Le degré zéro du slasher Scooby-Doo

Par Alexandre Fontaine Rousseau
Au panthéon des auteurs déchus, Wes Craven occupe une place particulière puisque plusieurs l'accuseront de n'avoir au fond jamais été digne de ce titre. Ce serait oublier que Craven, jeune loup dans les années 70, a fait escalader avec une vigueur carnassière la sauvagerie du cinéma d'horreur américain tout au long de cette décennie charnière. Qu'en tant que cinéaste établi, à partir des années 80, il s'est attelé à la tâche de dépeindre la face cachée de la banlieue américaine (avec des films tels qu'A Nightmare on Elm Street et The People Under the Stairs); puis, qu'à un certain point dans les années 90, il a décidé que le bon vieux slasher était dû pour une crise identitaire à saveur autoréflexive. Naquirent ainsi l'audacieux (mais raté) New Nightmare et l'incontournable Scream qui, malgré le passage du temps, demeure une référence en son genre. Puis, à force de s'autorecycler, Craven sombra progressivement dans l'autoparodie. L'insipide Scream 3 démontrait scène après scène que la farce était allée trop loin et, qu'à force de multiplier les mises en abyme ironiques, on se retrouve au final perdu dans le néant intellectuel du post- « peu importe ». La blague avait triomphé sur l'exercice de style, et force est d'admettre qu'elle n'était de surcroît plus très drôle…
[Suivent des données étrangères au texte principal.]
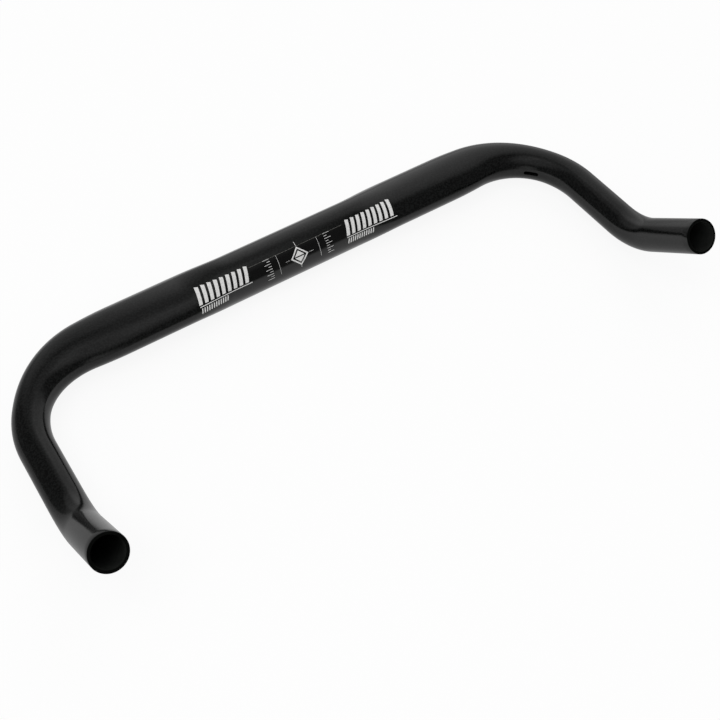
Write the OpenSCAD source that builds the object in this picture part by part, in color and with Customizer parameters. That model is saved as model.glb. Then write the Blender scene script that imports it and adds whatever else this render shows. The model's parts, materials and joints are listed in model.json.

Tout de même, on est bien obligé d'admettre que le postulat de base de la saga des Scream était pertinent - et que même dans ses derniers soubresauts, alors qu'elle nous régurgitait à la figure le fond du baril de ses trouvailles métacinématographiques, la voir défaillir était plus divertissant que le fait d'endurer ce My Soul to Take, qui constitue dans l'oeuvre de son auteur le degré zéro de l'inspiration. Après nous avoir affirmé que le slasher orthodoxe était au bout du rouleau, que ses conventions épuisées s'étaient transformées en un vulgaire mode d'emploi, le simple fait que Craven ait le culot de nous resservir la recette sans la moindre petite entorse au modèle tient de la pure contradiction dans son hypothétique « discours d'auteur ». Pense-t-il que l'on a tout oublié? Tente-t-il un retour aux sources? Le problème fondamental de cet ennuyant My Soul to Take, c'est que le cinéaste américain se contente d'y appliquer cette fameuse formule qu'il nous avait exposé alors qu'il devrait s'amuser à la trafiquer. Sans nécessairement jouer la carte de la distanciation explicite, Craven aurait pu à tout le moins nous surprendre un peu, nous prouver par un quelconque détournement des règles qu'il n'est pas qu'un simple exécutant dont l'unique intention est de satisfaire (sans plus) les plus limitées attentes du spectateur adolescent moyen.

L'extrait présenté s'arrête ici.